» WRITTEN INSTRUCTION: Stop after the line with "a polished tool.": repeat exactly every line before it, beginning with the first, and that line itself.

» DATA:

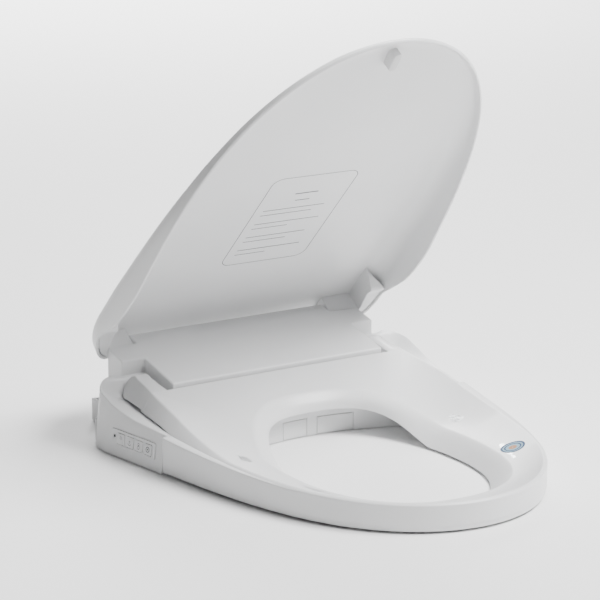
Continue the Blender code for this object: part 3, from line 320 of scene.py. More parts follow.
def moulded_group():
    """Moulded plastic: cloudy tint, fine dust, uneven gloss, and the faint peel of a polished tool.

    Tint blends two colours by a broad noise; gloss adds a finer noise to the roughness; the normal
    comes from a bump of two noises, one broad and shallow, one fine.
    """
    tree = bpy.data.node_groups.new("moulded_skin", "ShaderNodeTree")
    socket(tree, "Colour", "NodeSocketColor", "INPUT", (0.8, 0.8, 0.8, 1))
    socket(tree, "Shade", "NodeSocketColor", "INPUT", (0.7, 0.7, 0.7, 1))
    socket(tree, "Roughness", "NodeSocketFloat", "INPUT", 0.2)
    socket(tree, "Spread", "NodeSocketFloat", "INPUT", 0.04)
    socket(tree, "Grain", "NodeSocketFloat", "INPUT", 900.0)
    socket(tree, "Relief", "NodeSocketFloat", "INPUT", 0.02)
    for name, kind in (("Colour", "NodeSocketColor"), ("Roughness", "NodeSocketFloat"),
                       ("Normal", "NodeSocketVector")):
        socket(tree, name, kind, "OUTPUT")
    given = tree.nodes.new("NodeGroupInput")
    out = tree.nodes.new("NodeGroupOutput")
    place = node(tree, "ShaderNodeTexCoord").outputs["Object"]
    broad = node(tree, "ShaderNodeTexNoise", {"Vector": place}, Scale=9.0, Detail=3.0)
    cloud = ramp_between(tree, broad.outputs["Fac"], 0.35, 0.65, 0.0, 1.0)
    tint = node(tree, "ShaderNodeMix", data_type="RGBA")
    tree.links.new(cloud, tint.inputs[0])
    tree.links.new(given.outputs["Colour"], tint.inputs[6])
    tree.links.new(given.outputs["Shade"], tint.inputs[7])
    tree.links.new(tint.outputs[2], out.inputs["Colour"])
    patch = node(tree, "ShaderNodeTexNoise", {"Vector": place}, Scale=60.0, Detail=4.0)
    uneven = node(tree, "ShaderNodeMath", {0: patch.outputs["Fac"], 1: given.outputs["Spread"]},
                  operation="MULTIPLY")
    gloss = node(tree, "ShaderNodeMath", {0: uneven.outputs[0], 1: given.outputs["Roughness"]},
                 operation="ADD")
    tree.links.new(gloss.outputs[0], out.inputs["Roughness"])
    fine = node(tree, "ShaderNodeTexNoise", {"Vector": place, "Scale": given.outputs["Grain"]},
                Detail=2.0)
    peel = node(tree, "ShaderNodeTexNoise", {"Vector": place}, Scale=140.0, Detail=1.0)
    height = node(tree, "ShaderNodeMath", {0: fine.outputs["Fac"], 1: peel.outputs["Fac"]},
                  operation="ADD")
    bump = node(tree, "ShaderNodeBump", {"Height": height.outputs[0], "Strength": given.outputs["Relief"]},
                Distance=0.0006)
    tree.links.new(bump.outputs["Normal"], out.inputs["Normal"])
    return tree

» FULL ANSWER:
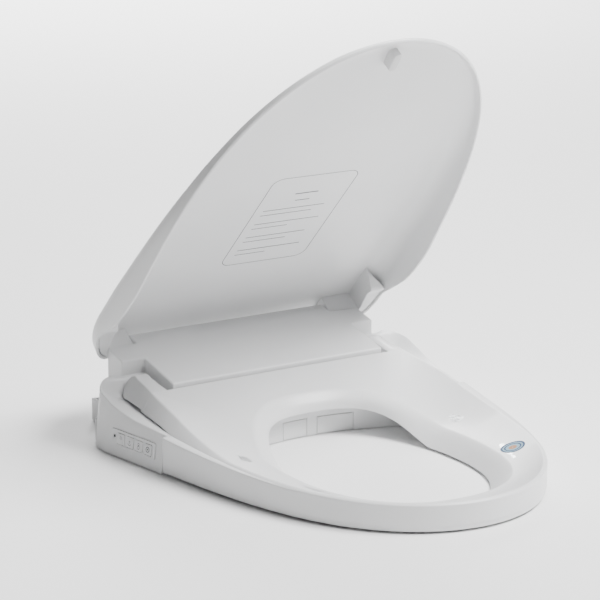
Continue the Blender code for this object: part 3, from line 320 of scene.py. More parts follow.
def moulded_group():
    """Moulded plastic: cloudy tint, fine dust, uneven gloss, and the faint peel of a polished tool.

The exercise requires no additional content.